I received the neatest surprise package in the mail today. A few days ago I entered a drawing on the Facebook page of my alma mater, Wake Forest University and- shockingly- I won!
You see, every year before classes let out for Christmas break Wake Forest has a Lovefeast service in the campus chapel. For a lot of Wake students, this is their first time attending the Lovefeast service and becomes cemented in their mind as a particularly “Wake Forest”-y experience and a memory that they take with them into their adult lives. For me, the Lovefeast service means a bit more. The Lovefeast service is a Moravian tradition. If you haven’t spent a Christmas in North Carolina or Pennsylvania you might not have ever heard of the Moravians. If you want to hear the history of the Moravian people and Moravian Church, my dad would be a great person to talk to. But in a nutshell, the Moravians were a group of Germanic people who, led by Jon Huss, formed one of the first Protestant religious communities in the 1400s (long before Luther came along). After decades of hardship and persecution the Moravians eventually found their way to the colony of Pennsylvania in 1741 and, shortly afterwards, founded a small settlement in the wilderness of North Carolina. My ancestors were among these first settlers in NC and my family has lived in (what eventually became) Winston – Salem ever since and remained part of the Moravian church. So- what does all of this have to do with a Christmas Lovefeast service, you ask? Well, the story goes that in the early 1700s things were looking pretty grim for the Moravians. They were living “underground” since it was illegal to be anything but Catholic in Moravia at the time. But then a wealthy but generous noble man – Count Zinzendorf- gave them refuge on his estate in eastern Germany. They were so happy to finally have a place to live and worship safely and openly that they came together for a service of worship and celebration. According to the story, they were so filled with love for each other and for God that they couldn’t tear themselves away from the service. It went on so long that they started to get hungry, so some members gathered up loaves of bread and coffee (okay, it was probably actually beer being Germany in the 18th century but as a kid I was told coffee). Then it started to get dark, so they passed around candles for light. This was the first Lovefeast.
The tradition has continued to this day. Lovefeast services are actually celebrated throughout the year at Moravian churches, but they are best known for the Christmas service. My family’s church always celebrates the Christmas Lovefeast on Christmas Eve, but other churches in the area – including the one on WFU’s campus- have Lovefeasts earlier in December. People from throughout the region attend the Christmas Lovefeast services, even if they don’t attend a Moravian church during the year. It has become a distinctly “Winston-Salem” experience for a lot of people and for many of us, Christmas wouldn’t be the same without the taste of rich coffee (with plenty of real cream and sugar)and soft buns of bread and the smell of beeswax candles.

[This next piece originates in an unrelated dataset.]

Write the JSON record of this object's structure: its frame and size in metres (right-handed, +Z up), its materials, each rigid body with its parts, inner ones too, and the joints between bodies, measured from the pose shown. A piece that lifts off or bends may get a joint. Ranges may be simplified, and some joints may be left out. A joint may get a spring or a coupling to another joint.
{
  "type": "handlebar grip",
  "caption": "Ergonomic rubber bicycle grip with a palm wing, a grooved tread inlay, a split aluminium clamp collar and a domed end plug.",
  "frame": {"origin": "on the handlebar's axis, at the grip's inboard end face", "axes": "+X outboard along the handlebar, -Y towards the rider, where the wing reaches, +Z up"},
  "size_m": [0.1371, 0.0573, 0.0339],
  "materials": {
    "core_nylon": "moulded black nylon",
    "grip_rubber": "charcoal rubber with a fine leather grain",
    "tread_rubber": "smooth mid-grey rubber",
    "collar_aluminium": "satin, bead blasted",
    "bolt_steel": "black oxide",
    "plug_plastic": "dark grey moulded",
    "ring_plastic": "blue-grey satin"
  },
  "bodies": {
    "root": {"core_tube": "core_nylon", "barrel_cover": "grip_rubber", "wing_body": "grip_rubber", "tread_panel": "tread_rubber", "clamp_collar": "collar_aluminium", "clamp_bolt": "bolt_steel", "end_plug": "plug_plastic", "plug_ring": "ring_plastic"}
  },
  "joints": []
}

As a child growing up in the Moravian church, Christmas Eve was the Big Day in my family and Christmas Day was just an afterthought. We basically spent all day at the church, sometimes rushing home for a big family lunch in between services, because my parents were both “deniers”. These are the people who serve the coffee, buns and candles to the congregation. Once my little brother and I were tall enough to reach the door knobs, we found a job as “door openers” — the deniers with their hands full of trays of food and candles always needed a little helper to open the doors to the sanctuary. As we grew older we were trusted with greater responsibilities and eventually became deniers ourselves.

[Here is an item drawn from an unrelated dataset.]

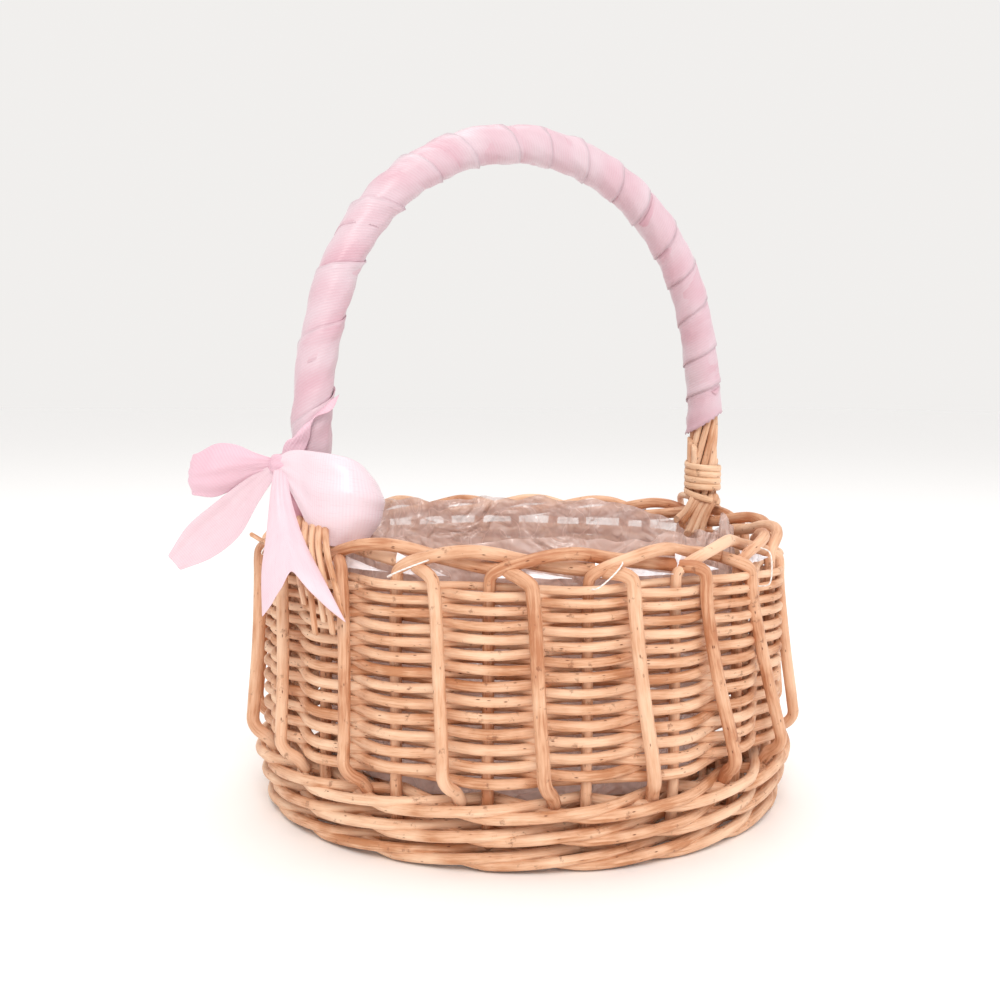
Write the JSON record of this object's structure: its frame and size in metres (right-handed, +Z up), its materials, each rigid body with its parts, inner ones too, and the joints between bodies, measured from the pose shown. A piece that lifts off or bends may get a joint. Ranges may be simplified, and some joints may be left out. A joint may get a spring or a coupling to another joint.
{
  "type": "easter basket",
  "caption": "Round woven willow basket with a rolled border, a ribbon-wrapped hoop handle, a tied ribbon bow and a clear film liner.",
  "frame": {"origin": "centre of the round base, on the floor it stands on", "axes": "+Z up; the handle stands in the XZ plane, with the bow on its -X foot"},
  "size_m": [0.2189, 0.1882, 0.2222],
  "materials": {
    "willow_stake": "satin",
    "willow_stick": "satin",
    "willow_weaver": "satin",
    "willow_skein": "satin",
    "satin_ribbon": "satin",
    "liner_film": "gloss",
    "sewing_thread": "matte"
  },
  "bodies": {
    "root": {"base_sticks": "willow_stick", "base_weave": "willow_weaver", "liner": "liner_film", "liner_thread": "sewing_thread", "handle_hoop": "willow_stick", "handle_rods": "willow_weaver", "binding_left": "willow_skein", "binding_right": "willow_skein", "ribbon_wrap": "satin_ribbon", "bow_knot": "satin_ribbon", "bow_loop_left": "satin_ribbon", "bow_loop_right": "satin_ribbon", "bow_tail_left": "satin_ribbon", "bow_tail_front": "satin_ribbon", "foot_round_1": "willow_stake", "foot_round_2": "willow_stake", "foot_round_3": "willow_stake", "wale_round_1": "willow_stake", "wale_round_2": "willow_stake", "wale_round_3": "willow_stake", "stake_01": "willow_stake", "stake_02": "willow_stake", "stake_03": "willow_stake", "stake_04": "willow_stake", "stake_05": "willow_stake", "stake_06": "willow_stake", "stake_07": "willow_stake", "stake_08": "willow_stake", "stake_09": "willow_stake", "stake_10": "willow_stake", "stake_11": "willow_stake", "stake_12": "willow_stake", "stake_13": "willow_stake", "stake_14": "willow_stake", "stake_15": "willow_stake", "stake_16": "willow_stake", "stake_17": "willow_stake", "stake_18": "willow_stake", "stake_19": "willow_stake", "side_weaver_01": "willow_weaver", "side_weaver_02": "willow_weaver", "side_weaver_03": "willow_weaver", "side_weaver_04": "willow_weaver", "side_weaver_05": "willow_weaver", "side_weaver_06": "willow_weaver", "side_weaver_07": "willow_weaver", "side_weaver_08": "willow_weaver", "side_weaver_09": "willow_weaver", "side_weaver_10": "willow_weaver", "side_weaver_11": "willow_weaver", "side_weaver_12": "willow_weaver", "side_weaver_13": "willow_weaver"}
  },
  "joints": []
}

Now that I live in Kentucky I’m often not able to travel back to North Carolina for Christmas. Thankfully, our family is able to travel to visit us when we can’t make it back home and we are forming new holiday traditions, but Christmas isn’t quite the same without attending the Christmas Lovefeast. This year I’m looking forward to tuning into the Wake Forest live feed of the annual on-campus Lovefeast Sunday Dec 7 at 8pm. I’ll be ready with my cup of coffee, beeswax candle and even a printed program so I can sing along. Chris has promised to see what he can do with the Lovefeast Bun mix so maybe I’ll even have a bun to dip in my coffee!